Gibt es Kirche außerhalb der Institution?
Die Diskussion beschrieb dann die Ausgangslage: Kirche sei aber auch außerhalb der Institution zu finden. Dies wahrzunehmen und anzuerkennen, liege vor der Institution Kirche. Wenn Menschen in sozialen Netzwerken für sich Kirche erleben, dürfe das nicht als defizitär beschrieben werden. Ansonsten schlösse die verfasste Kirche Menschen aus, die sich nach eigenem Verständnis als Teil der Kirche empfinden. Dieses Anliegen fand im Forum – so mein Eindruck – eine deutliche Mehrheit, es blieb und bleibt aber die theologische Diskussion, was Kirche ist.
Ist online nur virtuell?
Auch wenn das Anliegen, niemanden auszuschließen geteilt wurde, gab es für viele Forumsteilnehmer die Gleichung real = offline, virtuell = offline, d.h. die Annahme, persönliche Beziehung und Begegnung gebe es nur in der realen Welt, aber nicht online.
Daher wahrscheinlich auch das Beharren, dass das „face-to-face“-Zusammenkommen wirkliche Gemeinschaft sei und dass über mediale Kommunikation miteinander verbundene Menschen nur virtuell Gemeinschaft miteinander hätten.
Dafür wurde dann auch in der Diskussion das Augsburgische Bekenntnis bemüht. Der Hinweis auf die congregatio sanctorum aus CA VII als Definition von Kirche wurde als face-to-face an einem Ort versammelte Gemeinde übersetzt und daraus gefolgert, dass andere Formen versammelter Gemeinschaft defizitär seien, dies würde in besonderem Maße dann auch für Online-Gemeinden gelten.
Interessant dann der Hinweis, dass wir Jesu Gegenwart ja auch glauben, ohne dass er face-to-face anwesend sei. So wie persönliche Begegnung mit Jesus möglich sei, sei auch persönliche Gemeinschaft untereinander möglich, auch wenn man nicht face-to-face zusammen sitze.
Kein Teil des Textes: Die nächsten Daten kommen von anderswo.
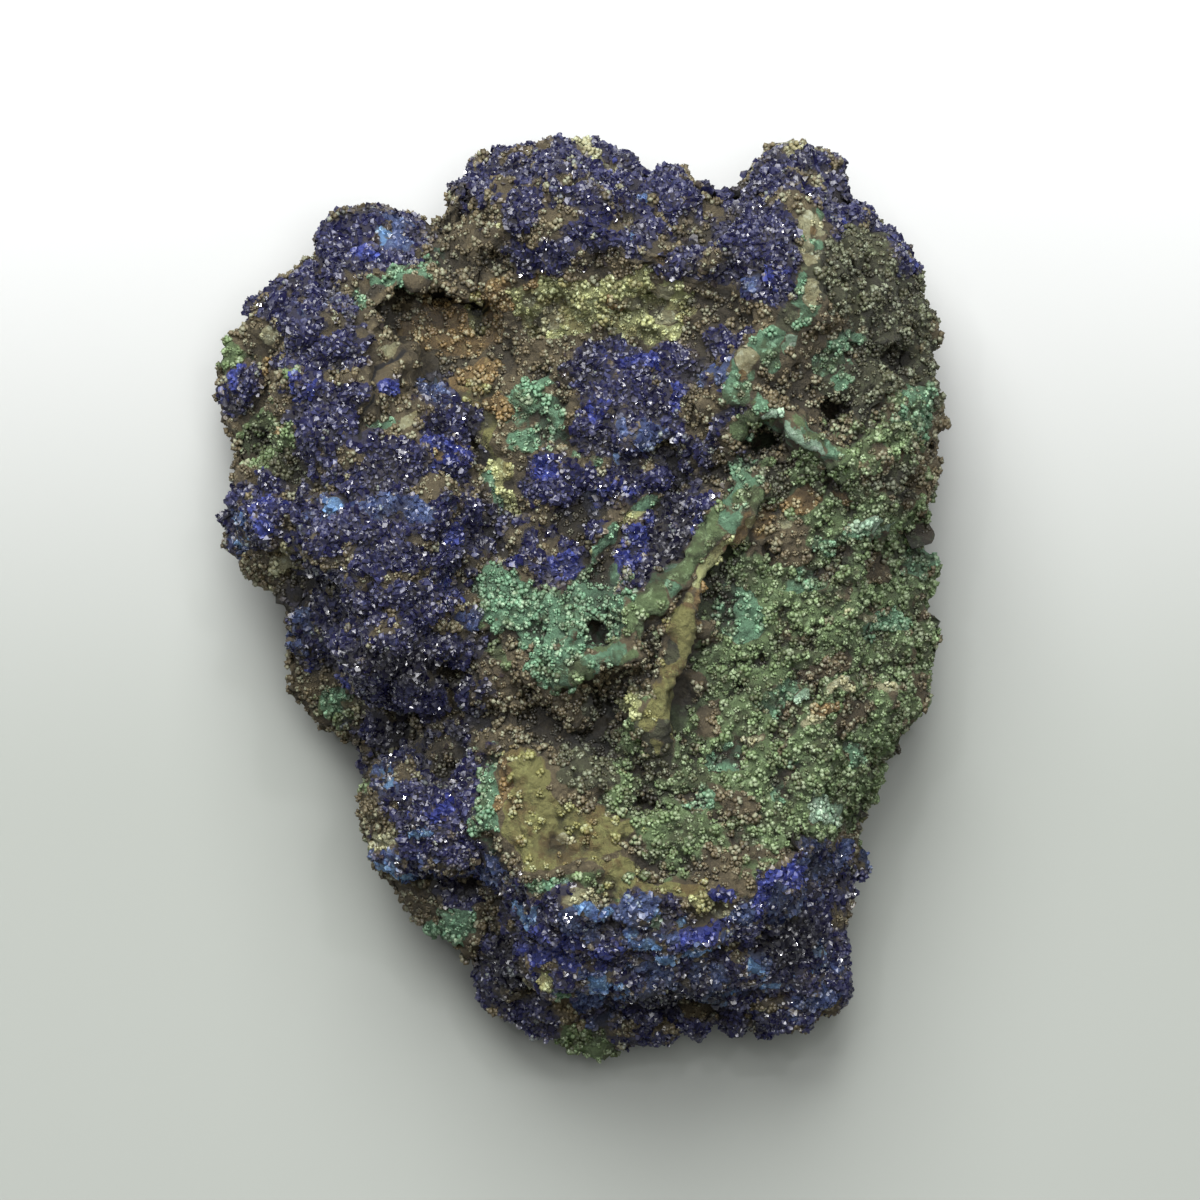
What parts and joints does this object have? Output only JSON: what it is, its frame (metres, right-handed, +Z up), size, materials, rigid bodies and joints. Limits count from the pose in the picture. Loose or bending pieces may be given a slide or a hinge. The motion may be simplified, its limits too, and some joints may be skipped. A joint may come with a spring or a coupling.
{
  "type": "azurite specimen",
  "caption": "Hand-sized lump of brown rock grown over with dark blue azurite crystals and green malachite, lying on its broken back.",
  "frame": {"origin": "middle of the underside, on the surface that the specimen lies on", "axes": "+Z up, out of the showy face; +Y along its length, towards the wide end; +X to the right as the face is looked at"},
  "size_m": [0.0732, 0.0928, 0.0368],
  "materials": {
    "mineral": "rough rock with glinting blue crystals and chalky green crust"
  },
  "bodies": {
    "root": {"azurite_specimen": "mineral"}
  },
  "joints": []
}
An dieser Stelle auch der Hinweis auf die Gemeinschaft der Heiligen, die auch zeitliche und örtliche Grenzen transzendiert.
Auch wenn es dieses theologische Proseminar im Forum gab, spürte ich jedoch den großen Wunsch, ein Signal zu setzen, dass sich Kirche auf Veränderung einlässt. Der Ausgangspunkt lässt sich leicht beschreiben, wohin der Weg führt, ist aber noch unklar. Es war jedoch der Wille dar, sich auf den Weg zu begeben.
Die nächsten Schritte
Die Form der Forumsdiskussion hat auch kritische Stimmen zugelassen. Daher fand ich diese Diskussion – zumindest in meinem Forum – auch als wichtig, wir müssen eine gemeinsame Gesprächsgrundlage haben.
Die sehr kurze Aussprache im Plenum zeigte eine andere Bewegung, nämlich die große Bereitschaft, sich auf Veränderungen einzulassen, nicht vornehmlich die Gefahren, sondern auch die Chancen der Digitalisierung wahrzunehmen. So ist auch der Antrag von Hans-Hermann Pompe zu verstehen, zusätzlich zum Kundgebungstext kurze Thesen hinzuzustellen, die zu einer Weiterarbeit einladen.
Das Thema Kommunikation des Evangeliums in der digitalen Gesellschaft wird die Kirche weiterbeschäftigen. Viel gewonnen wäre, wenn die Kundgebung einen Prozess beginnen würde, der der Kirche den Weg in die digitale Gesellschaft weisen würde. Diese Hausaufgaben stehen an, dann erst wird die Kirche ein glaubwürdiger Dialogpartner für andere.
Eine Antwort zu “EKD-Synode: Was ist Kirche?”
Es ist ein Grundfehler der Gegenwart, die Kirche nur von den verbliebenen Gottesdienstbesuchern her zu definieren.
Ich erlebe gerade, wie sogar einige der ehemals treuen Insider sich abwenden – es bleiben immer weniger, die sich in sich selbst rückkoppeln.
Kann auch Kirche incurvatus in seipsum sein? Immer verkapselter in sich? Nicht merkend, wie weit sie sich von \“den anderen\“ entfernt hat?
Immer, wenn diese Selbstverkapselung aufgebrochen und frische Luft herein kommt, atmen nach meiner Erfahrung auch die verbliebenen auf. Und draußen die bekommen neue Lust, herein zu kommen.
Also: Nicht nur Franziskus die Arbeit machen lassen: Verkrustete Strukturen aufzubrechen.
Unsere sind nicht weniger verkrustet. Nur anders. Auch digital kann man verkrusten. Aber jetzt nehme ich die digitale Welt eher als Medium wahr, mit dem Krusten aufgebrochen und Wege zu \“den anderen\“ gefunden werden können.